After the switch was made, residents complained that their water looked and tasted like something was wrong with it, and independent researchers from Virginia Tech University even found that it was highly corrosive. Officials, however, continued to insist that it was safe to drink.

READ MORE: MI gov. to release all Flint water emails as WH, class action lawsuits get involved

"The water certainly has occasional less than savory aspects like color because of the apparently more corrosive aspects of the hard water coming from the river, but that has died down with the additional main filters,” Muchmore said in another September email. “Taste and smell have been problems also and substantial money has been extended to work on those issues.”

Officials eventually relented and switched back to the city of Detroit as Flint’s water source in October 2015, but by that time many residents had been drinking water from the Flint River for months.

Because the river water was so corrosive, pipes are still putting a small amount of lead into water, even after the source was switched. Even though many people are still forced to buy bottled water or use filters, nobody has come forward to foot the bill to replace the city’s pipes.

“Our voices are not as heard as they would be in a more affluent area,” a resident told RT.

Lead exposure can cause serious long-term health problems. In children, it can lead to lower IQ, attention deficit disorder and has been linked to criminality.

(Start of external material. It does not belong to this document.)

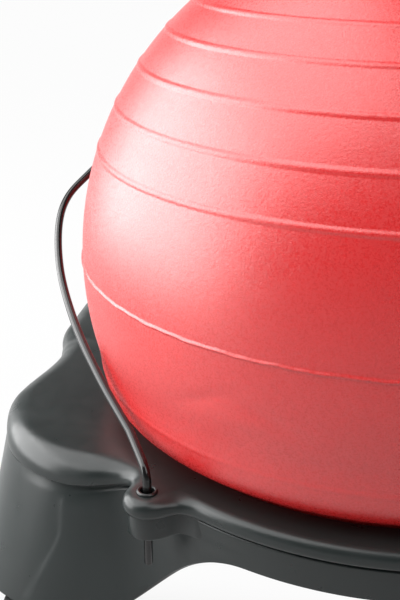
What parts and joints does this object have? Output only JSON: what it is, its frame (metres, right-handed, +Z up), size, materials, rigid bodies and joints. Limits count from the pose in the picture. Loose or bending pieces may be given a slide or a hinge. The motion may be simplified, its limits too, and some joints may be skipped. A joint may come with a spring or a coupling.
{
  "type": "balance ball chair",
  "caption": "Inflated ball seat held by a bent bar in a moulded ring base on twin-wheel casters, with a lumbar support that slides on a tilted tube post.",
  "frame": {"origin": "on the floor under the middle of the whole chair", "axes": "+Z up, -Y towards the front of the chair, +X to the right as seen from the front"},
  "size_m": [0.681, 0.6406, 0.7627],
  "materials": {
    "ball_vinyl": "satin, with fine sparkle",
    "base_plastic": "satin, fine grain",
    "caster_plastic": "satin",
    "wheel_plastic": "satin",
    "bar_paint": "gloss",
    "post_paint": "satin",
    "bright_steel": "bright",
    "socket_plastic": "satin"
  },
  "bodies": {
    "base": {"base_cover": "base_plastic", "base_frame": "base_plastic", "retaining_bar": "bar_paint", "back_post": "post_paint", "bar_eyelet_left": "socket_plastic", "bar_eyelet_right": "socket_plastic", "post_collar_left": "socket_plastic", "post_collar_right": "socket_plastic", "caster_socket_front_left": "socket_plastic", "caster_stem_front_left": "bright_steel", "caster_socket_front_right": "socket_plastic", "caster_stem_front_right": "bright_steel", "caster_socket_rear_left": "socket_plastic", "caster_stem_rear_left": "bright_steel", "caster_socket_rear_right": "socket_plastic", "caster_stem_rear_right": "bright_steel"},
    "ball": {"ball": "ball_vinyl", "ball_plug": "ball_vinyl"},
    "caster_front_left": {"caster_housing_front_left": "caster_plastic", "caster_axle_front_left": "bright_steel", "brake_pin_front_left": "bright_steel"},
    "wheel_front_left_a": {"caster_wheel_front_left_a": "wheel_plastic"},
    "wheel_front_left_b": {"caster_wheel_front_left_b": "wheel_plastic"},
    "brake_front_left": {"brake_lever_front_left": "caster_plastic"},
    "caster_front_right": {"caster_housing_front_right": "caster_plastic", "caster_axle_front_right": "bright_steel", "brake_pin_front_right": "bright_steel"},
    "wheel_front_right_a": {"caster_wheel_front_right_a": "wheel_plastic"},
    "wheel_front_right_b": {"caster_wheel_front_right_b": "wheel_plastic"},
    "brake_front_right": {"brake_lever_front_right": "caster_plastic"},
    "caster_rear_left": {"caster_housing_rear_left": "caster_plastic", "caster_axle_rear_left": "bright_steel"},
    "wheel_rear_left_a": {"caster_wheel_rear_left_a": "wheel_plastic"},
    "wheel_rear_left_b": {"caster_wheel_rear_left_b": "wheel_plastic"},
    "caster_rear_right": {"caster_housing_rear_right": "caster_plastic", "caster_axle_rear_right": "bright_steel"},
    "wheel_rear_right_a": {"caster_wheel_rear_right_a": "wheel_plastic"},
    "wheel_rear_right_b": {"caster_wheel_rear_right_b": "wheel_plastic"},
    "backrest": {"back_bracket": "caster_plastic", "back_shell": "base_plastic", "back_bolt_1": "bright_steel", "back_bolt_2": "bright_steel", "back_bolt_3": "bright_steel", "back_bolt_4": "bright_steel"},
    "knob_left": {"height_knob_left": "caster_plastic"},
    "knob_right": {"height_knob_right": "caster_plastic"}
  },
  "joints": [
    {"name": "ball_spin", "type": "hinge", "parent": "base", "child": "ball", "pos_m": [0, -0.05835, 0.312], "axis": [0, 0, 1], "continuous": true},
    {"name": "swivel_front_left", "type": "hinge", "parent": "base", "child": "caster_front_left", "pos_m": [-0.27504, -0.19839, 0.045], "axis": [0, 0, 1], "continuous": true},
    {"name": "roll_front_left_a", "type": "hinge", "parent": "caster_front_left", "child": "wheel_front_left_a", "pos_m": [-0.27504, -0.21839, 0.02452], "axis": [1, 0, 0], "continuous": true},
    {"name": "roll_front_left_b", "type": "hinge", "parent": "caster_front_left", "child": "wheel_front_left_b", "pos_m": [-0.27504, -0.21839, 0.02452], "axis": [1, 0, 0], "continuous": true},
    {"name": "brake_front_left_press", "type": "hinge", "parent": "caster_front_left", "child": "brake_front_left", "pos_m": [-0.27504, -0.24691, 0.03163], "axis": [1, 0, 0], "range_deg": [0, 18]},
    {"name": "swivel_front_right", "type": "hinge", "parent": "base", "child": "caster_front_right", "pos_m": [0.27504, -0.19839, 0.045], "axis": [0, 0, 1], "continuous": true},
    {"name": "roll_front_right_a", "type": "hinge", "parent": "caster_front_right", "child": "wheel_front_right_a", "pos_m": [0.27504, -0.21839, 0.02452], "axis": [1, 0, 0], "continuous": true},
    {"name": "roll_front_right_b", "type": "hinge", "parent": "caster_front_right", "child": "wheel_front_right_b", "pos_m": [0.27504, -0.21839, 0.02452], "axis": [1, 0, 0], "continuous": true},
    {"name": "brake_front_right_press", "type": "hinge", "parent": "caster_front_right", "child": "brake_front_right", "pos_m": [0.27504, -0.24691, 0.03163], "axis": [1, 0, 0], "range_deg": [0, 18]},
    {"name": "swivel_rear_left", "type": "hinge", "parent": "base", "child": "caster_rear_left", "pos_m": [-0.27204, 0.12169, 0.045], "axis": [0, 0, 1], "continuous": true},
    {"name": "roll_rear_left_a", "type": "hinge", "parent": "caster_rear_left", "child": "wheel_rear_left_a", "pos_m": [-0.27204, 0.14169, 0.02452], "axis": [1, 0, 0], "continuous": true},
    {"name": "roll_rear_left_b", "type": "hinge", "parent": "caster_rear_left", "child": "wheel_rear_left_b", "pos_m": [-0.27204, 0.14169, 0.02452], "axis": [1, 0, 0], "continuous": true},
    {"name": "swivel_rear_right", "type": "hinge", "parent": "base", "child": "caster_rear_right", "pos_m": [0.27204, 0.12169, 0.045], "axis": [0, 0, 1], "continuous": true},
    {"name": "roll_rear_right_a", "type": "hinge", "parent": "caster_rear_right", "child": "wheel_rear_right_a", "pos_m": [0.27204, 0.14169, 0.02452], "axis": [1, 0, 0], "continuous": true},
    {"name": "roll_rear_right_b", "type": "hinge", "parent": "caster_rear_right", "child": "wheel_rear_right_b", "pos_m": [0.27204, 0.14169, 0.02452], "axis": [1, 0, 0], "continuous": true},
    {"name": "backrest_height", "type": "slide", "parent": "base", "child": "backrest", "axis": [0, 0.2079, 0.9781], "range_m": [-0.05, 0.05]},
    {"name": "knob_left_turn", "type": "hinge", "parent": "backrest", "child": "knob_left", "pos_m": [-0.105, 0.28186, 0.6404], "axis": [0, 0.9781, -0.2079], "range_deg": [0, 360]},
    {"name": "knob_right_turn", "type": "hinge", "parent": "backrest", "child": "knob_right", "pos_m": [0.105, 0.28186, 0.6404], "axis": [0, 0.9781, -0.2079], "range_deg": [0, 360]}
  ]
}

“There’s no treatment, there’s no antidote. Once lead is in your body it’s in your body. It causes neurotoxicity, it damages your nervous system,” Dr. Mona Hanna-Attisha, whose findings of elevated lead levels in children’s blood spurred outside investigations into the crisis, told RT.

Snyder profusely apologized to the people of Flint during his State of The State address on Tuesday. He promised that he would push for long term assistance to the city, and the Michigan House approved $28 million requested by the governor to assist the city on Wednesday.

“To you, the people of Flint, I want to say tonight, as I have before, I am sorry, and I will fix it,” the second-term governor said in his speech.

President Barack Obama was in Michigan on Wednesday for a trip to Detroit, where he toasted the resurgence of the country’s automotive industry. But he also used the opportunity to criticize the handling of Flint’s water crisis by responsible authorities.

“What is inexplicable and inexcusable is once people figured out there was a problem and that there was lead in the water. The notion that immediately families were not notified, things were not shut down – that shouldn’t happen anywhere,” Obama told CBS News. “It’s also an indication that sometimes we downplay the role that an effective government has to play in protecting public health and safety of people and clearly the system broke down.”

READ MORE: ‘Flint is a crime scene,’ says Rev. Jesse Jackson as EPA defends water crisis response

Obama had signed an emergency declaration for Flint on Tuesday, which allowed federal funds to be used in Flint. However, he stopped short of declaring a disaster in the city, but a decision which Snyder asked him to reconsider.

In what will be the first congressional inquiry into the water crisis, the US House Oversight and Government Reform Committee is set to hold a hearing on Wednesday, February 3. Governor Snyder is expected to be among those invited to testify, according to the office of Representative Brenda Lawrence (D-Michigan), who sits on the committee but whose district does not cover Flint.

The bipartisan committee invited also invited Flint Mayor Karen Weaver; Dan Wyden, who resigned from the Michigan Department of Environmental Quality following the crisis; Environmental Protection Agency Region 5 Director Susan Hedman; Dr. Hanna-Attisha, and Virginia Tech Professor Mark Edwards, who led the team that studied the levels of lead in the city’s drinking water.